§ Request
Output all lines exactly.

§ Given data
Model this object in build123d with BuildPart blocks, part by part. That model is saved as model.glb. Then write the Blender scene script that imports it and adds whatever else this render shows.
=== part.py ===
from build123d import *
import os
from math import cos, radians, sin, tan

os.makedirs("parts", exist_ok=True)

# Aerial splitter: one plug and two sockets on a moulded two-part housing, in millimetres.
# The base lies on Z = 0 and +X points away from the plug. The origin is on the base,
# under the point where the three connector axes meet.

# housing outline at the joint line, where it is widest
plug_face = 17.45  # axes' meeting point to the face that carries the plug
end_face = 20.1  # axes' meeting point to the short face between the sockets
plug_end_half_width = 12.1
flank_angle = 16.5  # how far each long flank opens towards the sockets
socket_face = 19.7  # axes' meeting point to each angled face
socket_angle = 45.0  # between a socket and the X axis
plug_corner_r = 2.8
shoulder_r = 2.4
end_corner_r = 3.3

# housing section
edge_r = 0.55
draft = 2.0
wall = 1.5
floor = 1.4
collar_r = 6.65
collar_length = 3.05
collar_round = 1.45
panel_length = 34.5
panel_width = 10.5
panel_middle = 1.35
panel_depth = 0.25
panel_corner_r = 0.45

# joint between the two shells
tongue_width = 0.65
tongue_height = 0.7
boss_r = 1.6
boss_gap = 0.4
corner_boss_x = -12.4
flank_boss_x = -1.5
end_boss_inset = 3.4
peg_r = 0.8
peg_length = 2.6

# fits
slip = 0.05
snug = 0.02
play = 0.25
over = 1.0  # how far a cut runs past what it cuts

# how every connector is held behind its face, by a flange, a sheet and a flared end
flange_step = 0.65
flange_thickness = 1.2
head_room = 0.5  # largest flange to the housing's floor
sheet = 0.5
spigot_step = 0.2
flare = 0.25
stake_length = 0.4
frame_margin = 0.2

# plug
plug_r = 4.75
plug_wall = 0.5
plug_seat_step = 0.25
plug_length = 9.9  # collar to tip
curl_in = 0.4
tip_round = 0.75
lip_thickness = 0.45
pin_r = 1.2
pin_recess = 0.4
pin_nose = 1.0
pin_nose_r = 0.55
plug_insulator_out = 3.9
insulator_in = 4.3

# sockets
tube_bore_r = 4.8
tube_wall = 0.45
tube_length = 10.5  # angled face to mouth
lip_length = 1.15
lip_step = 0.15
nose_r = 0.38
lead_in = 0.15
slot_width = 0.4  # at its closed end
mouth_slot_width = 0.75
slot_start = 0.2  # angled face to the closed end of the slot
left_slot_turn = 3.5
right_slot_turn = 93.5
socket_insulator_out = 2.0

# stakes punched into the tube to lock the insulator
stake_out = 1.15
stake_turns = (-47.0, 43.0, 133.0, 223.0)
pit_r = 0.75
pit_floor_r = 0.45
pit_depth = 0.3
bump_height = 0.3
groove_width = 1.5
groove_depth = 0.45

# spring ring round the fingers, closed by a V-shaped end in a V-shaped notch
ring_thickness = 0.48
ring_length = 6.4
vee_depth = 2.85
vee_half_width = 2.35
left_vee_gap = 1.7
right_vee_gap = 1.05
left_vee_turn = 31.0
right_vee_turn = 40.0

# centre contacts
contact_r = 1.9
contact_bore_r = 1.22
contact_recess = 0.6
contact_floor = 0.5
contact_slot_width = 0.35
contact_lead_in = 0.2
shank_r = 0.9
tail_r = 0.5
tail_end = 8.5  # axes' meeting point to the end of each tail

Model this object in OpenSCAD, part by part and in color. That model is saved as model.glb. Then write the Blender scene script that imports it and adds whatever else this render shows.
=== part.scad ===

§ Worked solution
Model this object in build123d with BuildPart blocks, part by part. That model is saved as model.glb. Then write the Blender scene script that imports it and adds whatever else this render shows.
=== part.py ===
from build123d import *
import os
from math import cos, radians, sin, tan

os.makedirs("parts", exist_ok=True)

# Aerial splitter: one plug and two sockets on a moulded two-part housing, in millimetres.
# The base lies on Z = 0 and +X points away from the plug. The origin is on the base,
# under the point where the three connector axes meet.

# housing outline at the joint line, where it is widest
plug_face = 17.45  # axes' meeting point to the face that carries the plug
end_face = 20.1  # axes' meeting point to the short face between the sockets
plug_end_half_width = 12.1
flank_angle = 16.5  # how far each long flank opens towards the sockets
socket_face = 19.7  # axes' meeting point to each angled face
socket_angle = 45.0  # between a socket and the X axis
plug_corner_r = 2.8
shoulder_r = 2.4
end_corner_r = 3.3

# housing section
edge_r = 0.55
draft = 2.0
wall = 1.5
floor = 1.4
collar_r = 6.65
collar_length = 3.05
collar_round = 1.45
panel_length = 34.5
panel_width = 10.5
panel_middle = 1.35
panel_depth = 0.25
panel_corner_r = 0.45

# joint between the two shells
tongue_width = 0.65
tongue_height = 0.7
boss_r = 1.6
boss_gap = 0.4
corner_boss_x = -12.4
flank_boss_x = -1.5
end_boss_inset = 3.4
peg_r = 0.8
peg_length = 2.6

# fits
slip = 0.05
snug = 0.02
play = 0.25
over = 1.0  # how far a cut runs past what it cuts

# how every connector is held behind its face, by a flange, a sheet and a flared end
flange_step = 0.65
flange_thickness = 1.2
head_room = 0.5  # largest flange to the housing's floor
sheet = 0.5
spigot_step = 0.2
flare = 0.25
stake_length = 0.4
frame_margin = 0.2

# plug
plug_r = 4.75
plug_wall = 0.5
plug_seat_step = 0.25
plug_length = 9.9  # collar to tip
curl_in = 0.4
tip_round = 0.75
lip_thickness = 0.45
pin_r = 1.2
pin_recess = 0.4
pin_nose = 1.0
pin_nose_r = 0.55
plug_insulator_out = 3.9
insulator_in = 4.3

# sockets
tube_bore_r = 4.8
tube_wall = 0.45
tube_length = 10.5  # angled face to mouth
lip_length = 1.15
lip_step = 0.15
nose_r = 0.38
lead_in = 0.15
slot_width = 0.4  # at its closed end
mouth_slot_width = 0.75
slot_start = 0.2  # angled face to the closed end of the slot
left_slot_turn = 3.5
right_slot_turn = 93.5
socket_insulator_out = 2.0

# stakes punched into the tube to lock the insulator
stake_out = 1.15
stake_turns = (-47.0, 43.0, 133.0, 223.0)
pit_r = 0.75
pit_floor_r = 0.45
pit_depth = 0.3
bump_height = 0.3
groove_width = 1.5
groove_depth = 0.45

# spring ring round the fingers, closed by a V-shaped end in a V-shaped notch
ring_thickness = 0.48
ring_length = 6.4
vee_depth = 2.85
vee_half_width = 2.35
left_vee_gap = 1.7
right_vee_gap = 1.05
left_vee_turn = 31.0
right_vee_turn = 40.0

# centre contacts
contact_r = 1.9
contact_bore_r = 1.22
contact_recess = 0.6
contact_floor = 0.5
contact_slot_width = 0.35
contact_lead_in = 0.2
shank_r = 0.9
tail_r = 0.5
tail_end = 8.5  # axes' meeting point to the end of each tail

Model this object in OpenSCAD, part by part and in color. That model is saved as model.glb. Then write the Blender scene script that imports it and adds whatever else this render shows.
=== part.scad ===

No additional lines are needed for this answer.